The single man–played expertly by Colin Firth–claims that his life was complete or lacking in nothing in love with another single man. He tells his woman friend whom he loves but can’t take seriously as a lover that his life was complete without women and children. A single man was enough to make his life whole. Whatever might be true for most men and women, a general “natural law” theory of human longing  can’t comprehend the single life of this single man, who claims to be no more than a real and noble human exception to the bourgeois rule (well, he and the filmmaker do show far too much undeserved contempt for the way most people live). The movie is too serious and somewhat preachy, but there’s no denying that it’s pretty thoughtful on the mixture of the beautiful and the awful in the experience of this singular man.  In some ways, this eloquent character is the opposite of the stuttering, family guy king Firth plays in The King’s Speech.  Both characters, thanks to Firth, are full of class.

A Serious Man is one of the Coen brothers’ exploration of the meaninglessness of life and the point that is there is no point. It’s very funny, and I for one prefer a relatively subtle view of sordid suburban Minneapolis to the overbearing deterministic bloodiness of No Country for Old Men or even the more morally charged murders of True Grit. Still, everything is ugly and tasteless: the homes, the landscape, the schools and synagogues, the people. (New Urbanists, agrarians, and so forth will love what they might regard as a candid expose of what the 1967 suburbs were really like.)

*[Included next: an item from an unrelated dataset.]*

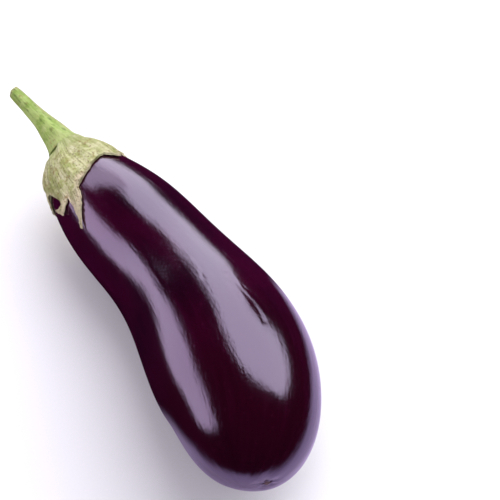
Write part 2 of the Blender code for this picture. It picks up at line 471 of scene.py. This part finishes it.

The Jews are mostly self-absorbed and grasping. The gentiles are portrayed in terms of stereotypes–shamelessly corrupt Asians and gun-loving, violent, anti-Semitic working-class whites. (The movie might be regarded as anti-Semitic if it weren’t made by Jews.) The Rabbis are complacent and theologically clueless and don’t work to make personal connections with the unfortunate. There’s the occasional moment that might be interpreted as the Coens showing some affection for their childhood, but not many. (The Bar Mitzvah scene is genuinely touching and suggests that the mangled ritual somehow reflects something real–if only the shared identity of members of a tribe.)

The main character–who isn’t evil at all–does manage to get your sympathy, until you realize that what happens to him isn’t really bad luck at all but the result of his being really, really short on manliness. That seems to be an obvious, Nietzschean shot at taking too seriously the morality recommended by the Bible. The Coens might be praised for not following Woody Allen in combining existential meaningless with liberal platitudes and the promise of liberated sexual healing. They are also  more seriously nihilistic than the makers of A Single Man, who aren’t pagan or Nietzschean in their sentimental belief that personal love might be real and might be enough.